In regard to New York in particular, we locate "the public policy of [this] state in the law as expressed in statute and judicial decision and also [by] consider[ing] the prevailing attitudes of the community." Rather than countenancing the view that homosexuality is disgraceful, the Human Rights Law, since 2002, has expressly prohibited discrimination based on sexual orientation in employment, public accommodations, credit, education and housing. Most revealing of the respect that the people of this state currently extend to lesbians, gays and bisexuals, the Legislature passed the Marriage Equality Act in June 2011, which was strongly supported by the Governor and gave same-sex couples the right to marry in New York, thereby granting them all the benefits of marriage, including "the symbolic benefit, or moral satisfaction, of seeing their relationships recognized by the State." Even prior to the Marriage Equality Act, this Court had previously explained that "the public policy of our state protects same-sex couples in a myriad of ways" – including numerous statutory benefits and judicial decisions expressing a policy of acceptance. Similarly "evidenc[ing] a clear commitment to respect, uphold and protect parties to same-sex relationships[,] executive and local orders extend[] recognition to same-sex couples and grant[] benefits accordingly."

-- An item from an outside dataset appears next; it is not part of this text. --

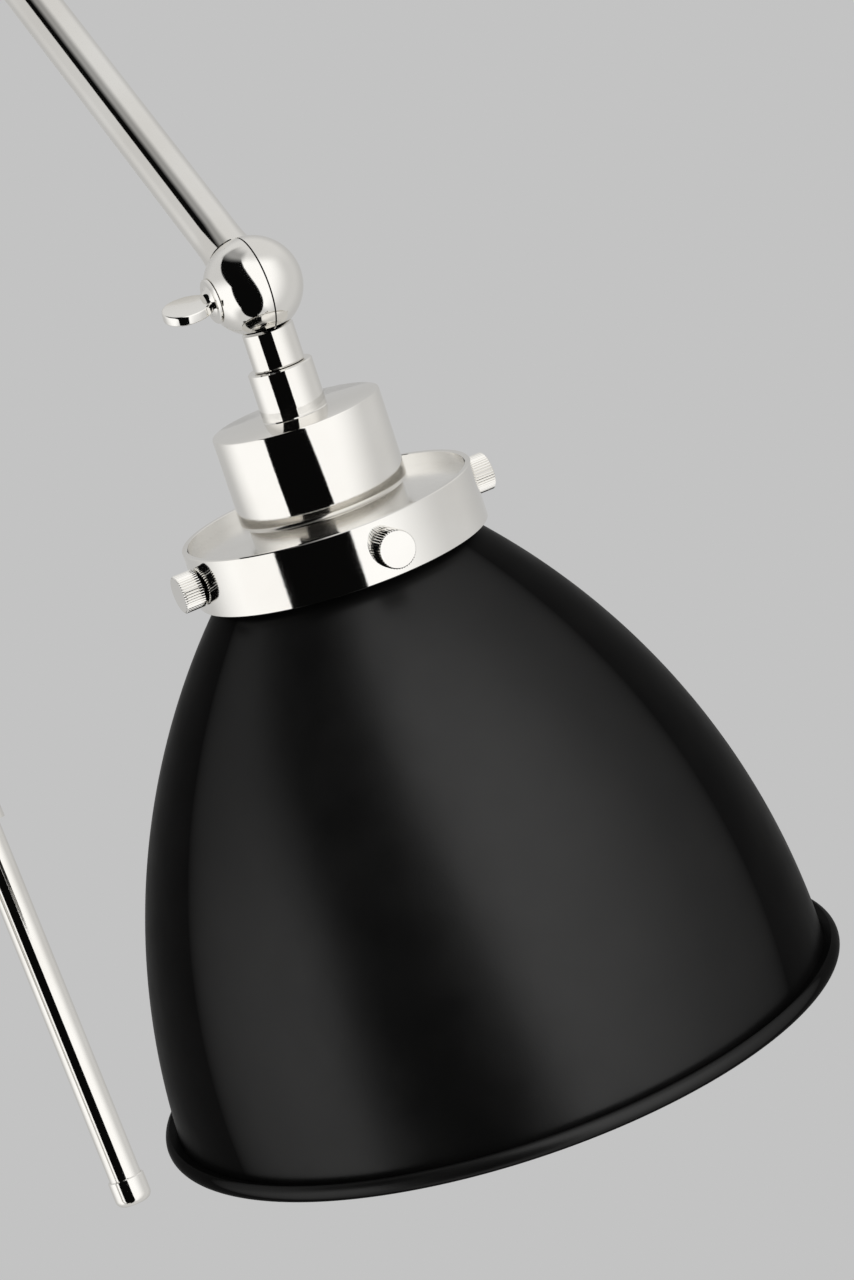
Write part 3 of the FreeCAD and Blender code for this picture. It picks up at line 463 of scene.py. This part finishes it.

We note that the most recent Appellate Division decision considering the issue in depth was decided nearly 30 years ago. In that case, the Second Department concluded that it was "constrained... at this point in time" to hold that a statement imputing homosexuality was defamatory per se in light of the then-existing "social opprobrium of homosexuality" and "[l]egal sanctions imposed upon homosexuals in areas ranging from immigration to military service." Ultimately, the Court held that "the potential and probable harm of a false charge of homosexuality, in terms of social and economic impact, cannot be ignored." In light of the tremendous evolution in social attitudes regarding homosexuality, the elimination of the legal sanctions that troubled the Second Department in 1984 and the considerable legal protection and respect that the law of this state now accords lesbians, gays and bisexuals, it cannot be said that current public opinion supports a rule that would equate statements imputing homosexuality with accusations of serious criminal conduct or insinuations that an individual has a loathsome disease. While lesbians, gays and bisexuals have historically faced discrimination and such prejudice has not been completely eradicated, "the fact of such prejudice on the part of some does not warrant a judicial holding that gays and lesbians [and bisexuals], merely because of their sexual orientation, belong in the same class as criminals."

In short, the disputed statements in this case are not slanderous per se and, thus, plaintiff's failure to allege special damages requires that the remaining cause of action for slander be dismissed. Inasmuch as the complaint did not adequately allege extreme and outrageous conduct sufficient to support plaintiff's claim of intentional infliction of emotional distress or special damages to support a prima facie tort claim, Supreme Court properly dismissed those causes of action. Accordingly, the complaint and third-party complaint should be dismissed in their entirety."

J.P. Mercure, with Garry Stein and J.J. Egan Jr. concurring, 
State of New York, Supreme Court, Appellate Division, Third Judicial Department, May 31, 2012; Opinion 512996.